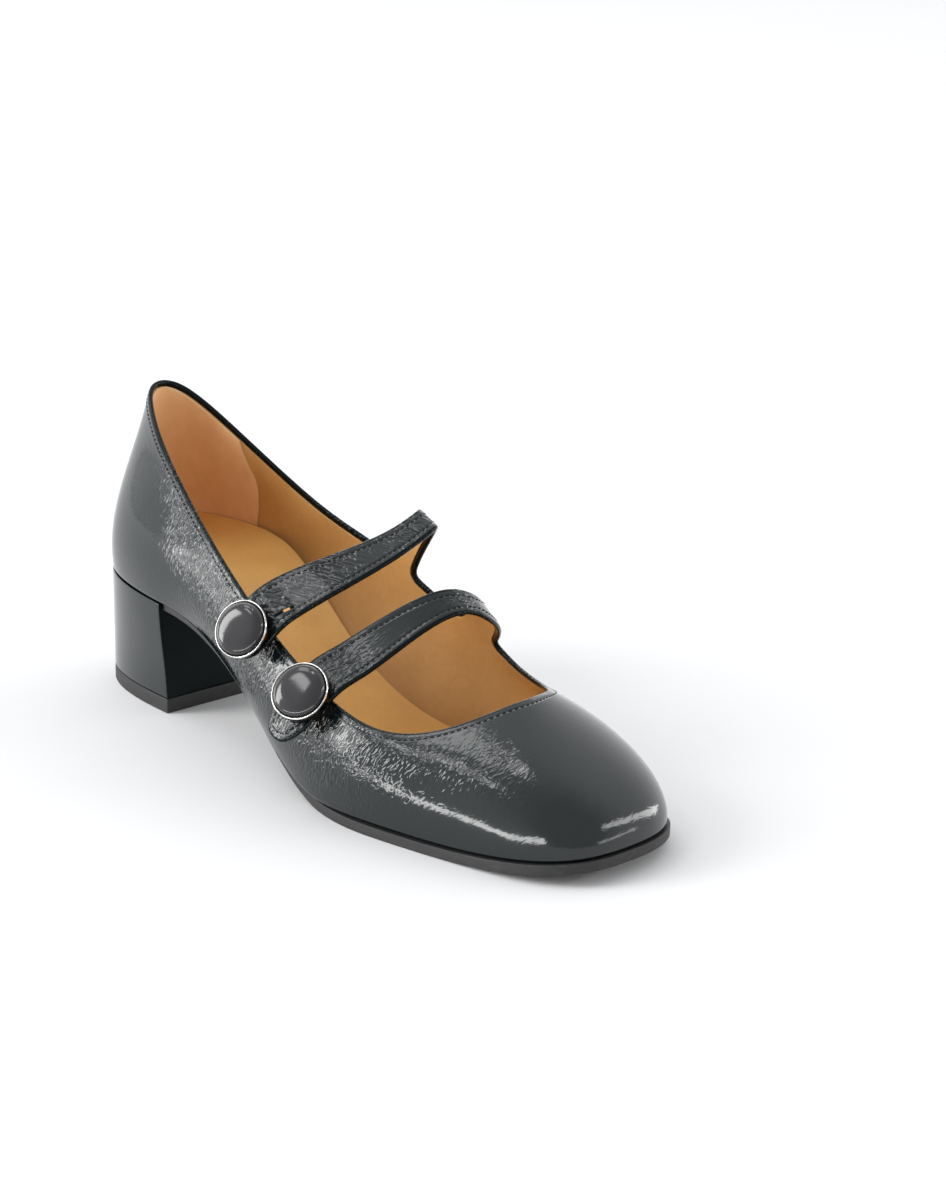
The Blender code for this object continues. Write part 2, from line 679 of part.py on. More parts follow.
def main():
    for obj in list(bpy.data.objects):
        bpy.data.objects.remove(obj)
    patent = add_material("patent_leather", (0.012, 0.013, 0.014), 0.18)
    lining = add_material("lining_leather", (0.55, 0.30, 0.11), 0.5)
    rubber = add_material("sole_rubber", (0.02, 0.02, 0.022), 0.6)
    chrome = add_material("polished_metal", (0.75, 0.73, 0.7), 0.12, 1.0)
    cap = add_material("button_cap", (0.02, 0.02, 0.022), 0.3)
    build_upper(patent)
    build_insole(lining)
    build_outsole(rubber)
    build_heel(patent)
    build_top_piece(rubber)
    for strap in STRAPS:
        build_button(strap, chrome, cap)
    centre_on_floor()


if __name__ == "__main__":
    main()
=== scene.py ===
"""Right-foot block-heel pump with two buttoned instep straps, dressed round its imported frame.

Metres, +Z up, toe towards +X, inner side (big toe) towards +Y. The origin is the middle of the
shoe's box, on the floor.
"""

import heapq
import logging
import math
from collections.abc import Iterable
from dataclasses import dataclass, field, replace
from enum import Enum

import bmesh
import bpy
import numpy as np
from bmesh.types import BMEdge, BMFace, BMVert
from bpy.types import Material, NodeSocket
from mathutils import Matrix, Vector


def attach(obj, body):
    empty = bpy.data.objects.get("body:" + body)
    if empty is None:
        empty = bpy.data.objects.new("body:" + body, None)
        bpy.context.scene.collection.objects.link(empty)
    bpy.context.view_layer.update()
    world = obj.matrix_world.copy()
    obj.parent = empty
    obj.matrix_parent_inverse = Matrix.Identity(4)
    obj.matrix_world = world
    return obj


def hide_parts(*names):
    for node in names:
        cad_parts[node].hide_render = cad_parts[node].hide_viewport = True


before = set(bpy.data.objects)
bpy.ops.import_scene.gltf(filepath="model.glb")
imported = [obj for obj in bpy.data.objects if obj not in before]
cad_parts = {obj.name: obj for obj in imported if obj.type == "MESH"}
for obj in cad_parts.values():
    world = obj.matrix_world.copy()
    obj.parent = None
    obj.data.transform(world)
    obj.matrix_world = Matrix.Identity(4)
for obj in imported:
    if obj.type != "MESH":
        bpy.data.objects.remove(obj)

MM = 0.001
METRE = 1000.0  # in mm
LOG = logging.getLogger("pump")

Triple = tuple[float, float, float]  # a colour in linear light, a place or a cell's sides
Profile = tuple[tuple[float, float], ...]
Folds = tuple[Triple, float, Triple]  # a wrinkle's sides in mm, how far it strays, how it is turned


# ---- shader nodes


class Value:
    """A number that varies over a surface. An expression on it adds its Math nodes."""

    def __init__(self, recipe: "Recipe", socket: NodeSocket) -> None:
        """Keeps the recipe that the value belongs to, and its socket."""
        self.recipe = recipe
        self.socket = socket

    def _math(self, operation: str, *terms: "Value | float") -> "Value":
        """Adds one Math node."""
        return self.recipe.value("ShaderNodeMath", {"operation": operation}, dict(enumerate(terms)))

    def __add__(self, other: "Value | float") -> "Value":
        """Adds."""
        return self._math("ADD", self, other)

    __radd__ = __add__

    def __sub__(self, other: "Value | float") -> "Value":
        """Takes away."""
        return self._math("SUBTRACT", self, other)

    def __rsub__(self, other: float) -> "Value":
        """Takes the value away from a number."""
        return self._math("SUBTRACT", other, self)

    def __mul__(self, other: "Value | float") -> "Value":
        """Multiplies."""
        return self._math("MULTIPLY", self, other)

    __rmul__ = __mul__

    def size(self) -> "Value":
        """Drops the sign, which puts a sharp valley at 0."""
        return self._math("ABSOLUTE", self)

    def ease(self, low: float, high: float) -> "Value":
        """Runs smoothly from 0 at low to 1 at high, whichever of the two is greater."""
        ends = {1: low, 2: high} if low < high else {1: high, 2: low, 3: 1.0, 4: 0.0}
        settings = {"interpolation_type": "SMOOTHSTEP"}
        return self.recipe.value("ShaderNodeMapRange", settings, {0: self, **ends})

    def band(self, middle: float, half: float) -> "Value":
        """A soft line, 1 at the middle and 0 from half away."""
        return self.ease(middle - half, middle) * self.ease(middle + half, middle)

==

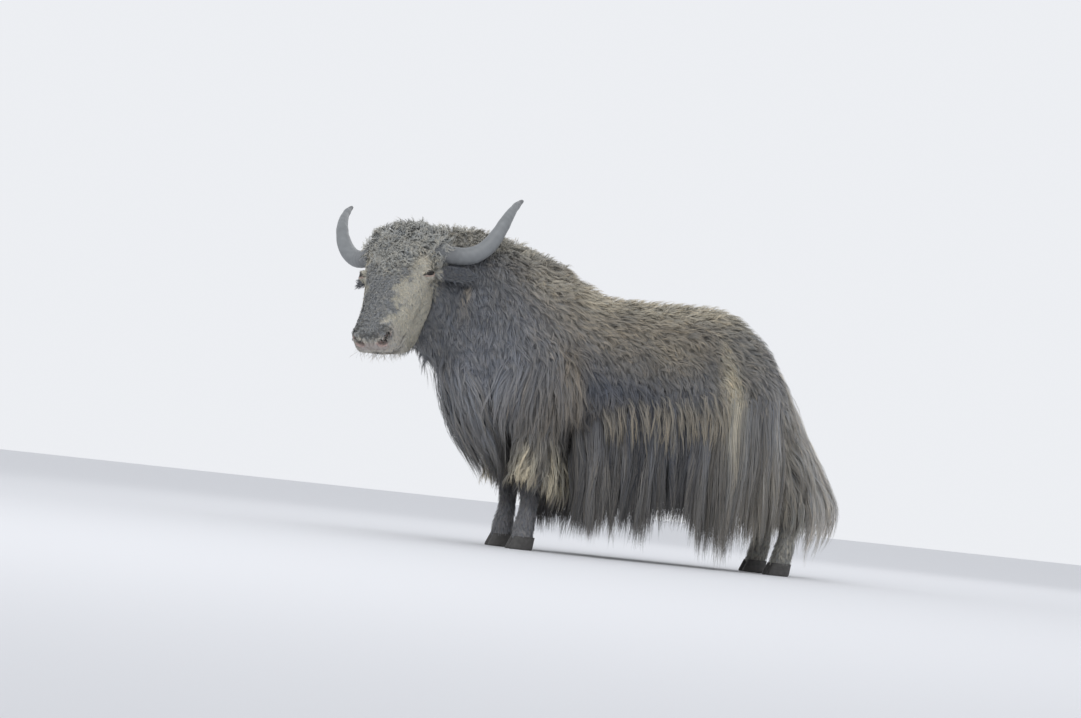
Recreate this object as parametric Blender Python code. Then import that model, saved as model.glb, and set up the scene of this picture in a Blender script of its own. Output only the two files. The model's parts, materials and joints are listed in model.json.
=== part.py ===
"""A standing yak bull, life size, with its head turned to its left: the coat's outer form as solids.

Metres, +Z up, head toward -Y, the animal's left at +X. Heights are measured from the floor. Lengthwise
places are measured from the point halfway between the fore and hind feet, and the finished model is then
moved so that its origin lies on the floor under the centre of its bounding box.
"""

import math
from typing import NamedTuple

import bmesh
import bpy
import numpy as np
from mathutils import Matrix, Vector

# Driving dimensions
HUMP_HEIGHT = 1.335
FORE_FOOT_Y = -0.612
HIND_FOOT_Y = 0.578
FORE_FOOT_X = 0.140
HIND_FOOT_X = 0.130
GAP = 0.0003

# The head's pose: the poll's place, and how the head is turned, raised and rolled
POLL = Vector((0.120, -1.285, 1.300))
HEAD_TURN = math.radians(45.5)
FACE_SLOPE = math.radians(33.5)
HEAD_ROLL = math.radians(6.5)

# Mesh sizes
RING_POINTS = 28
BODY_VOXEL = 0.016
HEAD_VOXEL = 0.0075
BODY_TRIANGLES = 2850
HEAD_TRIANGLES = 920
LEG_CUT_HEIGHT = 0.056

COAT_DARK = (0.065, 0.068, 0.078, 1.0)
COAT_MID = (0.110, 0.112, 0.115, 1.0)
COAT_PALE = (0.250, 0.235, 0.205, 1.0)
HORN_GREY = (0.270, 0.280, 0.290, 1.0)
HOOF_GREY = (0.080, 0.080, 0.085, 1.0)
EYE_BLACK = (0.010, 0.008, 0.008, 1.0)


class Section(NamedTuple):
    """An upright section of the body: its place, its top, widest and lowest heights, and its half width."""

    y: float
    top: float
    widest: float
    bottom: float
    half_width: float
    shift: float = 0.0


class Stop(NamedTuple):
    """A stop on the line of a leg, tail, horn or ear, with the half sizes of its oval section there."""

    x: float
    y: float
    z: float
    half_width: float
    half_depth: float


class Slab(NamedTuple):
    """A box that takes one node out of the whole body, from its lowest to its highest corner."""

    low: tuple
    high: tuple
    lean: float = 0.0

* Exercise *
Out of the data above, set down the lines from the one with "obj.data.transform(world)" to the one with "self.socket = socket", both included, exactly as written and with no additions.

* Response to the exercise *
    obj.data.transform(world)
    obj.matrix_world = Matrix.Identity(4)
for obj in imported:
    if obj.type != "MESH":
        bpy.data.objects.remove(obj)

MM = 0.001
METRE = 1000.0  # in mm
LOG = logging.getLogger("pump")

Triple = tuple[float, float, float]  # a colour in linear light, a place or a cell's sides
Profile = tuple[tuple[float, float], ...]
Folds = tuple[Triple, float, Triple]  # a wrinkle's sides in mm, how far it strays, how it is turned


# ---- shader nodes


class Value:
    """A number that varies over a surface. An expression on it adds its Math nodes."""

    def __init__(self, recipe: "Recipe", socket: NodeSocket) -> None:
        """Keeps the recipe that the value belongs to, and its socket."""
        self.recipe = recipe
        self.socket = socket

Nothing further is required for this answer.